Zvonko Milojević

Personal information
- Date of birth: 30 August 1971 (age 54)
- Place of birth: Jagodina, SFR Yugoslavia
- Height: 1.89 m (6 ft 2 in)
- Position: Goalkeeper

Youth career
- Jagodina

Senior career*
- Years: Team / Apps / (Gls)
- 1989–1997: Red Star Belgrade / 150 / (0)
- 1997–2003: Anderlecht / 31 / (0)
- 2003–2007: Lokeren / 30 / (0)

International career
- 1995–1997: FR Yugoslavia / 9 / (0)
- 1997: FR Yugoslavia XI / 1 / (0)

= Zvonko Milojević =

Serbian footballer

Zvonko Milojević (Звонко Милојевић; born 30 August 1971) is a Serbian retired football goalkeeper.

==Club career==
Having made his first team debut for Red Star Belgrade at only 17 years of age in the return leg of the 1989-90 UEFA Cup matchup versus 1. FC Köln, his first years with the club were spent as a deputy to Stevan Stojanović. After Stojanović moved on in summer 1991 following the European Cup win, 20-year-old Milojević shared the goalkeeping load with Dragoje Leković who was brought in.

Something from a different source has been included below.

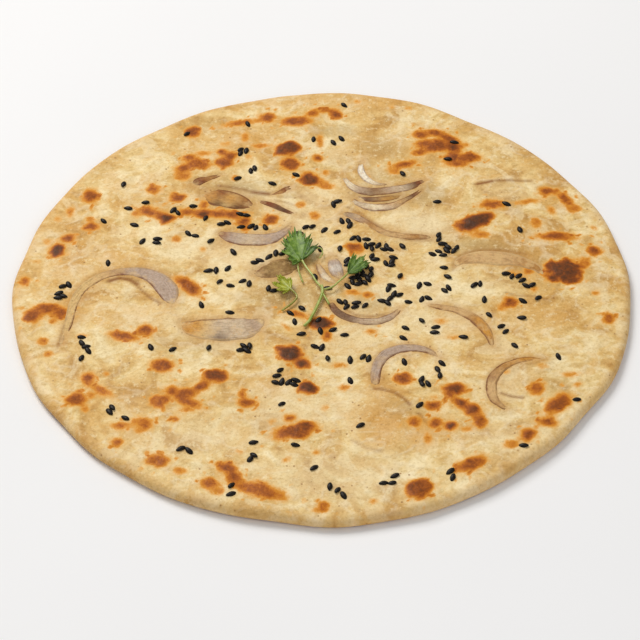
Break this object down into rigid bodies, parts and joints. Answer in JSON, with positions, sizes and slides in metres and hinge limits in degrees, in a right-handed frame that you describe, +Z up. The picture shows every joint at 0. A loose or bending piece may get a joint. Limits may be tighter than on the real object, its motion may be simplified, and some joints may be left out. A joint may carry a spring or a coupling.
{
  "type": "onion kulcha",
  "caption": "Round flat griddled bread with onion slices pressed into its browned top, black seeds and a sprig of coriander.",
  "frame": {"origin": "centre of the flat underside of the bread", "axes": "+Z up out of the browned top, +Y away from the eater along the side the picture shows as far, +X to the eater's right"},
  "size_m": [0.222, 0.2216, 0.0089],
  "materials": {
    "bread": "baked dough, soft and slightly oily, browned in spots",
    "onion": "cooked onion, moist",
    "browned_onion": "onion browned on the griddle",
    "coriander": "fresh green leaf and stalk"
  },
  "bodies": {
    "root": {"kulcha": "bread", "onion_left_crescent": "onion", "onion_left_petal": "onion", "onion_middle_crescent": "onion", "onion_centre_petal": "onion", "onion_brown_sliver": "browned_onion", "onion_sunk_petal": "onion", "onion_brown_strip_low": "browned_onion", "onion_brown_strip_high": "browned_onion", "onion_wedge_inner": "onion", "onion_wedge_middle": "onion", "onion_wedge_core": "onion", "onion_wedge_outer": "onion", "onion_upper_arc": "onion", "onion_right_petal": "onion", "onion_curl_outer": "onion", "onion_curl_core": "onion", "onion_low_crescent": "onion", "onion_grey_arch": "onion", "onion_right_arc": "onion", "onion_hook": "onion", "coriander_sprig": "coriander", "coriander_leaf": "coriander"}
  },
  "joints": []
}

The following year Milojević became the first choice goalie and continued as such until 1997 when he left. Afterward, he continued his career in Belgium where he played for Anderlecht and Lokeren.

==International career==
On the national level, Milojević made his debut for FR Yugoslavia in a February 1995 Carlsberg Cup match against South Korea and earned a total of 10 caps (including one unofficial, no goals).His final international was at the 1997 Carlsberg Cup against a Hong Kong XI.

==Personal life==
On 15 November 2007 Milojević was involved in a car accident in Germany, when a Polish truck collided with his car while on the emergency lane. He received severe injuries and since spends his time in a wheelchair as he has been paralyzed from the waist down.